The fourth Emerald, “Choose Compassion,” is also particularly helpful to introverts. We tend to think we’re alone in our desire to avoid eye contact or head for the exits in a social situation, which only makes it worse. So taking a moment to feel compassion for the other people involved, to put yourself in their shoes, can dispel this feeling of being an outsider. Very few people at a party are truly feeling relaxed and in their element. That’s why there’s so much drinking going on!
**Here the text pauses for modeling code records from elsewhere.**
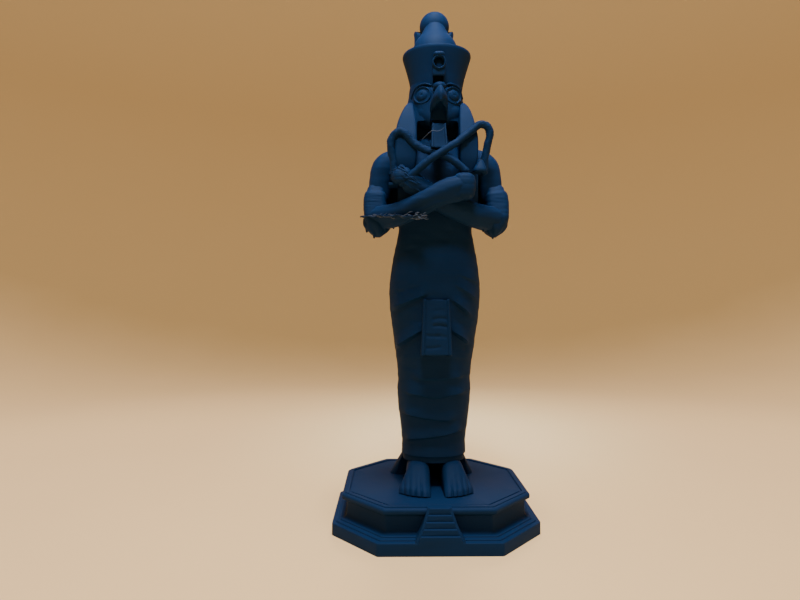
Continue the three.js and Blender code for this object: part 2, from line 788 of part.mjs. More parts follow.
const whole = joined([plinth(), ...stair().map(solid), ...figure()]);

const figurine = new THREE.Mesh(meshGeometry(whole), plastic);
figurine.name = 'figurine';

const model = new THREE.Group();
model.add(figurine);

export default model;
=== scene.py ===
import json

import bpy
import numpy as np
from bpy.props import FloatProperty, FloatVectorProperty, IntProperty, PointerProperty
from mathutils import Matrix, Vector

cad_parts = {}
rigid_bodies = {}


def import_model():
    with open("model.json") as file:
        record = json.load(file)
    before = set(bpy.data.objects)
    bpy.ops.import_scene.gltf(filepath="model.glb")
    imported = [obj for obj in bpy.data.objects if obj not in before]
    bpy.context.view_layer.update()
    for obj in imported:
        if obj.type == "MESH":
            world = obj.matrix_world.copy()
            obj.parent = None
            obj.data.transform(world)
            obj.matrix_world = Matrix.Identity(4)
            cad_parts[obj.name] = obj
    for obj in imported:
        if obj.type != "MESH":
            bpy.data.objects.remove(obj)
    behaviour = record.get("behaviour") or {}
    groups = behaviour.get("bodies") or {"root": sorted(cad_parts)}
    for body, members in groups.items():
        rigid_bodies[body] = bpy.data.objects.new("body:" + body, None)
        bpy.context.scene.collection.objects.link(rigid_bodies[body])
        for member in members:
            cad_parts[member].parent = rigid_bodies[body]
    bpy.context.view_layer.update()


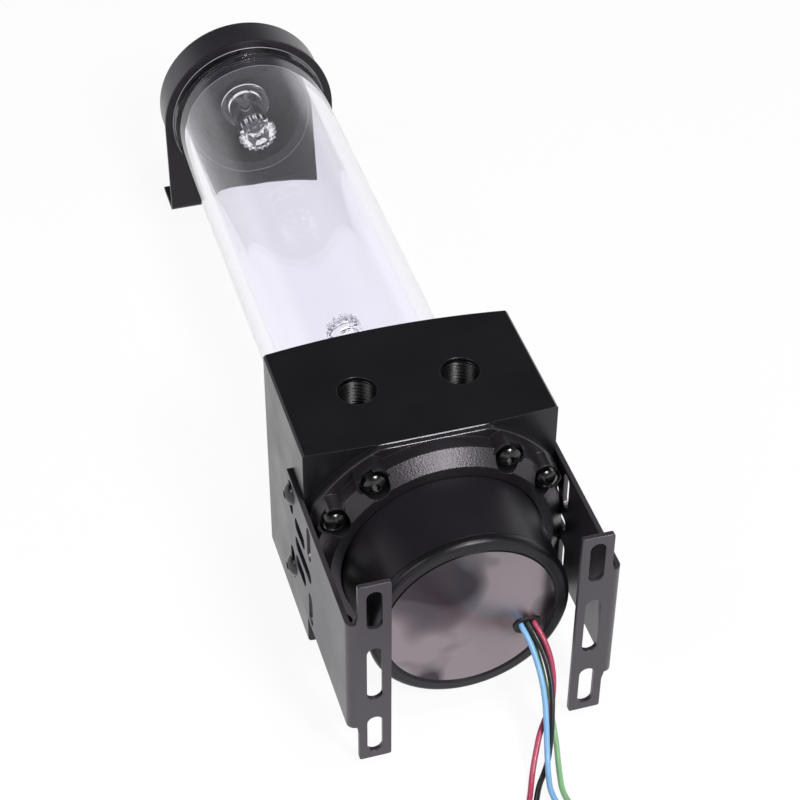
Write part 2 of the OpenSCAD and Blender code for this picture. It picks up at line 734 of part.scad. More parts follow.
module wire_blue() color("#8fb8e6") {
    swept(lead_blue, wr);
    swept(tail(signal_x, coil_base + coil_rise, blue_pin_x, signal_pin_z), wr);
}

module wire_green() color("#4f8f58") {
    swept(lead_green, wr);
    swept(tail(signal_x, coil_base + lay + coil_rise, green_pin_x, signal_pin_z), wr);
}

module coil(x) {
    translate([x, coil_y, tie_t]) rotate_extrude() translate([coil_r - wr, 0]) square([wire_dia, coil_h]);
}

module coil_power() color("#6b2a33") coil(power_coil_x);

module coil_signal() color("#6f93b8") coil(signal_coil_x);

// A flat tie round the far side of each coil
module coil_ties() color("#e4e4e0") for (x = [power_coil_x, signal_coil_x])
    translate([x - 1.2, coil_y - coil_r, tie_t + coil_h / 2]) rotate([90, 0, 90]) linear_extrude(2.4) difference() {
        rounded_2d(wire_dia + 1.2 + 2 * tie_t, coil_h + 2 * tie_t, 0.8);
        square([wire_dia + 1.2, coil_h], center = true);
    }

module plug_power() color("#1b1b1d") {
    w = 21;
    l = 20;
    h = 8.4;
    difference() {
        union() {
            translate([power_plug_x, plug_y - l / 2, 0]) rounded_box([w, l, h], 1);
            for (s = [-1, 1]) translate([power_plug_x + s * 6 - 1.5, plug_y - l + 2, h - eps]) cube([3, l - 6, 0.8]);
        }
        for (i = [0 : 3]) translate([power_plug_x + (i - 1.5) * power_pitch, plug_y - l - 1, power_pin_z])
            rotate([-90, 0, 0]) cylinder(d = 3.6, h = l - 3, $fn = 32);
        for (x = [red_pin_x, black_pin_x]) translate([x, plug_y - 5, power_pin_z]) rotate([-90, 0, 0]) cylinder(r = wr + 0.05, h = 6, $fn = 24);
    }
}

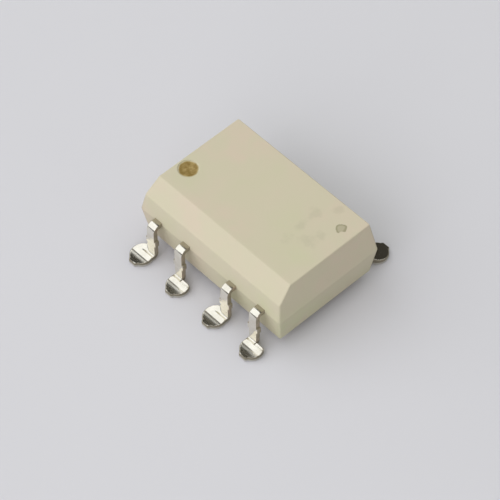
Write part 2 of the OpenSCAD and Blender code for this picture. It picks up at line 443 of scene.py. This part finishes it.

Choosing compassion also calls for us to turn that floodlight on ourselves; now instead of beating ourselves up for that urge to hang out in the bathroom, we can greet it with kindness and understanding.

Susan: I’ve always loved the scene in the movie when Glinda tells Dorothy that the Ruby Slippers have the power to return her to Kansas, which gives rise to your Emerald # 8, “You’ve Got the Power and You’ve Had it All Along.” What’s your favorite Emerald of wisdom?

Peter: I love that scene, too. The awareness it promotes is the perfect antidote to the helplessness we all tend to feel when we’re confronted by obstacles, especially when they seem so much bigger than we are. As far as my favorite Emerald goes, it might be #1, “Listen to Your Longing.” As a first-born child with a tendency to please people, I find this Emerald helpful as a way to center myself. For me, it’s a good idea simply to ask myself what I want, or what I need. Those are good questions, and this Emerald takes them deeper, asking what we yearn for in that vulnerable place where the authentic self resides.

Susan: Well, thank you for discussing your new book with us, Peter! I think you’ve chosen a fascinating topic, and I wish you every success with it.

Peter: Thank you, Susan. It’s great to connect with you again. Please give Ken a hug for me when you get home.